Of course, this path carries risks and contradictions. America’s go-it-alone strategy on the economy echoes its historical isolationism, yet it also undermines global collective action on issues like climate change — potentially to the detriment of all, including the U.S. in the long run. The “new exceptionalism” may prove unsustainable if climate impacts worsen or if other nations impose carbon border taxes on U.S. goods. Still, in the immediate term, the United States is leveraging its unique stance to pull in wealth and talent, exemplifying an updated form of exceptionalism.
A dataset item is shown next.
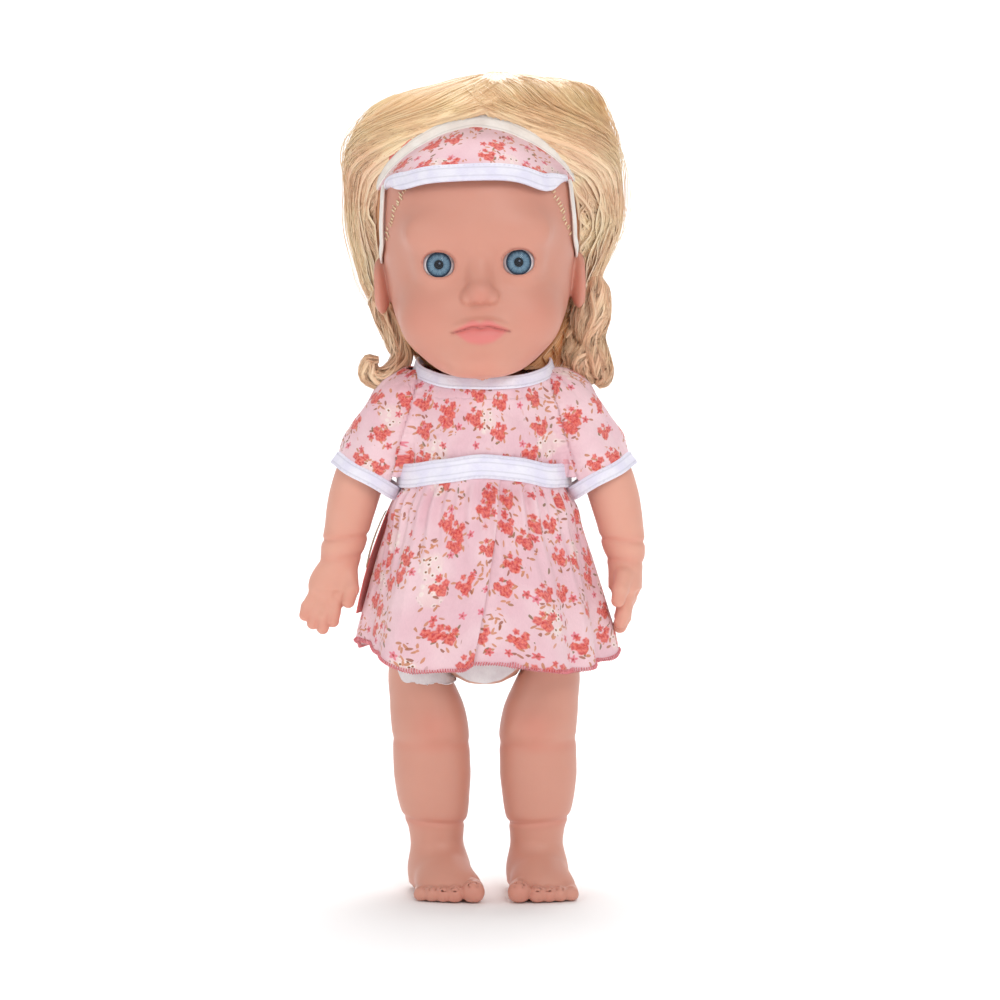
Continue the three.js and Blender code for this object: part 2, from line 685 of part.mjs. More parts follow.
// ---- Head ---------------------------------------------------------------------------------------
// The back of the head starts higher than the chin.
const liftNape = (point) => {
  const fade = THREE.MathUtils.clamp((275 - point.z) / 50, 0, 1);
  point.z += 0.12 * Math.max(point.y + 25, 0) * fade;
};
const neckAt = [0, NECK.y, 0];
const EARS = [[42, 1, 259.5], [4, 6, 11.5]];
let head = join([
  loft(HEAD, 20, liftNape),
  ellipsoid([0, -42, 256], [6, 7, 5.6], 10, 6),
  ellipsoid([0, -39, 236.5], [10, 4.6, 4.4], 10, 6),
  ...SIDES.map(([, side]) => ellipsoid([side * EARS[0][0], EARS[0][1], EARS[0][2]], EARS[1], 10, 6)),
]);
head = head
  .subtract(loft(grow(thinned(HEAD), -VINYL), 12, liftNape))
  .add(cylinder(17.5, NECK.floorZ, NECK.floorZ + 2.6, neckAt, [0, 0, 1]))
  .subtract(cylinder(17, 200, NECK.floorZ, neckAt, [0, 0, 1]))
  .subtract(cylinder(NECK.holeRadius, 200, NECK.floorZ + 3, neckAt, [0, 0, 1]));
for (const [, side] of SIDES) {
  const centre = [side * EYE.x, EYE.y, EYE.z];
  head = head.subtract(ellipsoid(centre, [0, 0, 0].map(() => EYE.radius + 0.8), 10, 6));
  head = head.subtract(cylinder(EYE.openingRadius, 0, 20, centre, [0, -1, 0], 16));
}
add('head_shell', head, VINYL_SKIN());

for (const [name, side] of SIDES) {
  const centre = [side * EYE.x, EYE.y, EYE.z];
  const { radius, irisRadius } = EYE;
  const ball = ellipsoid(centre, [radius, radius, radius], 16, 10);
  const front = [0, -1, 0];
  const socket = cylinder(irisRadius + GAP, 4.9, 12, centre, front, 20);
  add(`eyeball_${name}`, ball.subtract(socket), WHITE_PLASTIC());
  const disc = cylinder(irisRadius, 5.2, 5.7, centre, front, 20);
  add(`iris_${name}`, disc, makeMaterial(0x3f7fa6, 0.3));
  const dome = [[0, 6], [irisRadius, 6], [irisRadius, 6.8], [3.6, 7.8], [1.8, 8.4], [0, 8.6]];
  add(
    `cornea_${name}`,
    turned(dome, centre, front, 20),
    new THREE.MeshStandardMaterial({ color: 0xffffff, roughness: 0.05, transparent: true, opacity: 0.3 }),
  );
  const cup = ellipsoid(centre, [9.8, 9.8, 9.8], 12, 8)
    .subtract(ellipsoid(centre, [9, 9, 9], 12, 8))
    .subtract(beyond([side * EYE.x, EYE.y + 5.4, EYE.z], front));
  add(`eye_cup_${name}`, cup.subtract(cylinder(3, 0, 20, centre, [0, 1, 0], 12)), WHITE_PLASTIC());
}

// ---- Visor and hair -----------------------------------------------------------------------------
// The brim stands out over the forehead, with a binding along its lower edge.
const BRIM = [
  [301.4, 0, 1, 43.6, 61],
  [306, 0, 1, 43.2, 57.4],
  [312, 0, 1, 40.2, 51.4],
  [318, 0, 1, 36, 43.6],
  [322, 0, 1, 32.4, 37.6],
];
const visorFront = beyond([0, -12, 302], [0, 1, 0.35]);
const brimSkin = (sections, t) =>
  loft(sections, 24).subtract(loft(grow(sections, -t, 1), 24)).subtract(visorFront);
add('visor_brim', brimSkin(BRIM, 1.6), PRINT_FABRIC());
const TRIM = [[296.4, 0, 1, 43.8, 61.2], [301, 0, 1, 43.8, 61.2]];
add('visor_trim', brimSkin(TRIM, 2), WHITE_FABRIC());

// The band crosses the top of the forehead; the strap runs from it down behind the ears.
const headGrown = (t) => loft(grow(HEAD, t), 20, liftNape);
const bandZone = beyond([0, -22, 322.5], [0, -1, 0.62]).subtract(beyond([0, -28, 333], [0, 1, 0.9]));
const bandBody = headGrown(4.4)
  .subtract(headGrown(1.6))
  .intersect(box([-36, -60, 303], [36, -6, 345]))
  .subtract(loft(grow(BRIM, GAP, 0), 24))
  .subtract(beyond([0, 0, 322.4], [0, 0, -1]));
add('visor_band', bandBody, WHITE_FABRIC());

const strap = headGrown(1.5)
  .subtract(headGrown(0.5))
  .subtract(beyond([0, -10, 300.5], [0, -29, -18.4]))
  .subtract(beyond([0, -6, 303.5], [0, 29, 18.4]))
  .subtract(beyond([0, 0, 295.6], [0, 0, 1]));
add('visor_strap', strap, WHITE_FABRIC());

const frontCut = join([
  box([-43.5, -80, 200], [43.5, -14, 322]),
  box([-80, -80, 200], [80, 11.5, 274]),
  box([-80, -80, 200], [80, -12, 300]),
  box([-44.6, -80, 200], [44.6, -2, 304]),
]);
const hair = loft(HAIR, 20)
  .subtract(headGrown(2))
  .subtract(frontCut)
  .subtract(loft(grow(BRIM, 1.2, 0), 24))
  .subtract(headGrown(5).intersect(box([-38, -70, 300], [38, -4, 338])))
  .subtract(cylinder(32, 200, 232.5, neckAt, [0, 0, 1]));
add('hair', hair, HAIR_FIBRE());

// ---- Origin at the bottom centre ----------------------------------------------------------------
const bounds = new THREE.Box3().setFromObject(doll);
const centre = bounds.getCenter(new THREE.Vector3());
for (const mesh of doll.children) {
  mesh.geometry.translate(-centre.x, -centre.y, -bounds.min.z);
}

export default doll;
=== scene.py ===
"""Looks of the interactive baby doll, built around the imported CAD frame.

Shapes are worked out in "design" millimetres: x = 0 on the doll's centre line, -y is where it faces,
z = 0 under the soles. place() turns them into the frame's metres.
"""

import math

import bpy
import numpy as np
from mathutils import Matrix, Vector


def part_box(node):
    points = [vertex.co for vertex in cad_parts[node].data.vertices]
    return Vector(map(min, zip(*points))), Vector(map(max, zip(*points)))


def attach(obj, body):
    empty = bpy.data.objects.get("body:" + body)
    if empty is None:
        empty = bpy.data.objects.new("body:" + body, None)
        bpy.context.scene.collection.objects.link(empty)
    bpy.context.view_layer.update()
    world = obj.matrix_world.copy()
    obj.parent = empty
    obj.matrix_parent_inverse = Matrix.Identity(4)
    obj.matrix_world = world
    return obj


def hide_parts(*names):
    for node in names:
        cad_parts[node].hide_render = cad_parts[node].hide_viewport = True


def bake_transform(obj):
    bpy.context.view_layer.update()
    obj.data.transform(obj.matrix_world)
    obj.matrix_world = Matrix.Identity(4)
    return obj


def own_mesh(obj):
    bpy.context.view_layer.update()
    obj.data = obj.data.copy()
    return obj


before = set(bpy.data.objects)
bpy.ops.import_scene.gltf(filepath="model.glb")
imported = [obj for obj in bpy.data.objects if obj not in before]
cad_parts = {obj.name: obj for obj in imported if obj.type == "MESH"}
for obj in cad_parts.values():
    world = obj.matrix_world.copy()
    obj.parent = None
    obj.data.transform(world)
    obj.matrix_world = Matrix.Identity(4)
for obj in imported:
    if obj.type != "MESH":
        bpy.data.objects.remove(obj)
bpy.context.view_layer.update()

neck_low, neck_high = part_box("neck_plug")
ORIGIN = np.array([(neck_low[0] + neck_high[0]) / 2, (neck_low[1] + neck_high[1]) / 2 - 0.002, 0.0])
SIDES = (("left", 1), ("right", -1))  # the doll's own left is +x


def place(points):
    """Design millimetres to the frame's metres."""
    return np.asarray(points, float) / 1000 + ORIGIN


def place_one(point):
    """One design point as a plain tuple in metres."""
    return tuple(float(v) for v in place([point])[0])


# ---------------------------------------------------------------- meshes
def make_object(name, points, faces, material, smooth=True):
    """A mesh object from points in design millimetres and an array of triangles or quads."""
    faces = np.asarray(faces, np.int32)
    points = place(points).astype(np.float32)
    sides = faces.shape[1]
    mesh = bpy.data.meshes.new(name)
    mesh.vertices.add(len(points))
    mesh.vertices.foreach_set("co", points.ravel())
    mesh.loops.add(faces.size)
    mesh.loops.foreach_set("vertex_index", faces.ravel())
    mesh.polygons.add(len(faces))
    mesh.polygons.foreach_set("loop_start", np.arange(0, faces.size, sides, dtype=np.int32))
    mesh.polygons.foreach_set("use_smooth", np.full(len(faces), smooth))
    mesh.update(calc_edges=True)
    mesh.validate()
    obj = bpy.data.objects.new(name, mesh)
    bpy.context.scene.collection.objects.link(obj)
    obj.data.materials.append(material)
    return obj


def give(obj, name, values):
    """A point attribute: one number or one vector for each vertex."""
    values = np.asarray(values, np.float32)
    kind = "FLOAT" if values.ndim == 1 else "FLOAT_VECTOR"
    attribute = obj.data.attributes.new(name, kind, "POINT")
    attribute.data.foreach_set("value" if values.ndim == 1 else "vector", values.ravel())


def settle(obj, body, slot, *nodes):
    """Says which body a piece moves with, and hides the CAD nodes it stands for; slot is not used."""
    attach(obj, body)
    if nodes:
        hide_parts(*nodes)
    return obj


def unit_length(vectors):
    """The same directions, each one unit long."""
    return vectors / np.linalg.norm(vectors, axis=-1, keepdims=True)


def tangents(line):
    """The direction of a line at each of its points."""
    return unit_length(np.gradient(line, axis=0))


def distance_along(line):
    """How far each point of a line is from its start."""
    step = np.linalg.norm(np.diff(line, axis=0), axis=1)
    return np.concatenate([[0], np.cumsum(step)])


def folded_over(points):
    """The same points, with those at -x mirrored to +x."""
    return points * np.where(points[:, :1] < 0, [-1, 1, 1], 1)


def used_by(faces):
    """The numbers of the points that some faces use, and the faces renumbered to them."""
    used, again = np.unique(faces, return_inverse=True)
    return used, again.reshape(faces.shape)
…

It stands virtually alone among industrialized democracies in so fully embracing the uncompromised capitalist playbook, betting that it can reap the benefits of growth-as-usual while others hesitate. In sum, the United States has transitioned from a reluctant world actor to a self-declared exceptional player in the global economy’s latest chapter – one who abides by its own rules in a game where most others are trying to change the rules for the common good. Time will tell whether this bold assertion of economic exceptionalism restores American primacy or simply isolates the U.S. from the next evolution of global capitalism.